Special Correspondent, Financial Times, 30th November, 1966:
“Meanwhile in the North itself there is a resurgence of the old N.P.C. with its true Muslim-Hausa-Fulani base, its exercise of control through the emirates and its complex power structure which is little understood. Who indeed plotted violence against the Ibos so that it would erupt, on the same day, in towns hundreds of miles apart?
“More and more pressure is being brought to bear on Lt. Col. Hassan Katsina by the old style politicians such as Alhaji Inua Wada Zanna Bukar Dipcharima and young army officers such as Lt. Col. Shwa.”
The scale and intensity of the massacres prompted Lt. Col. Gowon to make a personal appeal to Northerners to stop the killings; but it was in that speech that the true attitude of those in control of Nigeria was impolitically revealed when Lt. Col. Gowon stated:
“You all know that since the end of July, God, in his power, has entrusted the responsibility of this great country of ours, Nigeria, into the hands of another Northerner …. Here I would like to repeat what I have said earlier. The responsibility for the well being of Nigeria is today in our hands and this is a responsibility which cannot be treated lightly.” (New Nigerian, 30th September, 1966.)
This speech confirmed the conclusions already widely held in the East that the Northern idea of unity for Nigeria was one which entailed Northern domination; that the Ironsi Regime was overthrown because it was headed by a non-Northerner, and that Easterners were slaughtered in their thousands because the North saw in them an obstacle to domination.
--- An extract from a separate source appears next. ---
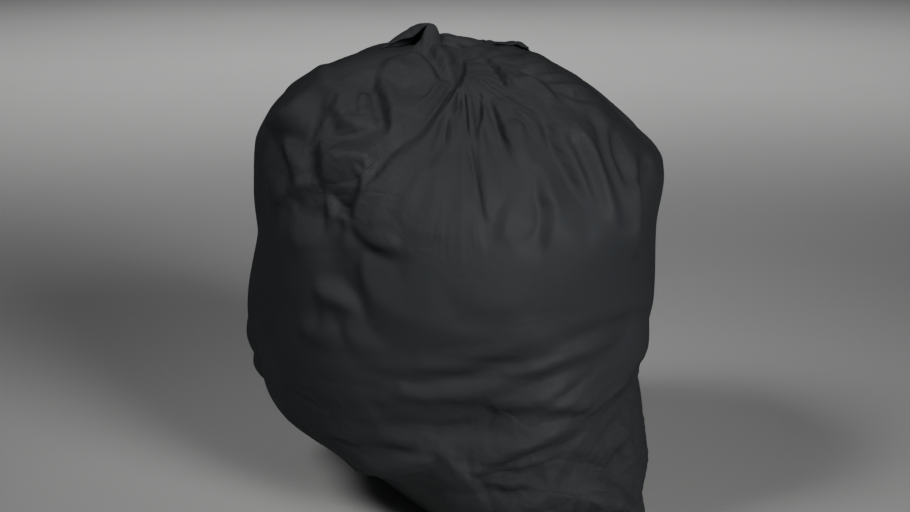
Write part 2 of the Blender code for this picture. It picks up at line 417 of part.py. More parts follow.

At the same times as Lt. Col. Gowon was addressing the North in these terms in the hope of reducing in intensity the savage massacres which had then begun, he broadcast to the nation on the eve of National Day. “We must, first of all”, he said, as thousands of Ibos were dying at the hands of organised Northern civilians and soldiery, “thank God that we live to mark this anniversary ….” With increasing irony he went on to say: “I seize this opportunity therefore to remind the Army, the Navy, the Air Force and the Police again of their sacred charge. Our duty as personnel of the Armed Forces is to protect each and every citizen of this country and to serve any Government of the country. It is therefore absolutely essential that each soldier, or sailor, or airman, or policeman, does his utmost himself and together with his company to ensure that every citizen is enabled to go about his lawful duty and personal business free from fear and free from molestation. We have a duty to contribute our utmost to the restoration of normalcy and stability in the country. We must remove any grounds for apprehension.”
These massacres are further significance in that it is from this point in time that the death of the old Federation dates. The very basis of the Federal system of Government was undermined. The rights of freedom of movement, to seek employment, to set up home or business anywhere in the Federation were curtailed for the majority of Easterners. The scars of these days are, and will remain for many years to come, fresh on the memories of the Eastern people, and it is obvious that any form of political association for the future between the peoples of Nigeria will have to accommodate and make allowances for these realities. As was eventually determined, over 30,000 Easterners lost their lives in the pogrom of May, July, September, and October of 1966. Hardly an Eastern family did not suffer. Over 1,800,000 refugees flooded into the East, creating intolerance economic and social strains on that region – the East was stunned, frightened and suspicious.
In summary, the pogrom was precisely planned with typed names and addresses of victims, same time, same date, 29th May, 29th July, 29th September 1966 in cities throughout the North, some over 100 miles apart. The atrocities were so effectively carried out with military precision, political party official vehicles used to transport one group of citizens to murder unsuspecting fellow citizens and only stopped when there were no more ‘Nyammari’/Easterners left in the North to kill. The GENOSLAUGHTERING of Biafrans in 1945, 1953, 1966, 1967-1970 and continued till 2018 more than anything else has succeeded in killing Nigeria as a country. Stop the killing for the more they kill the deeper the grave for the burial of the coffin that is Nigeria.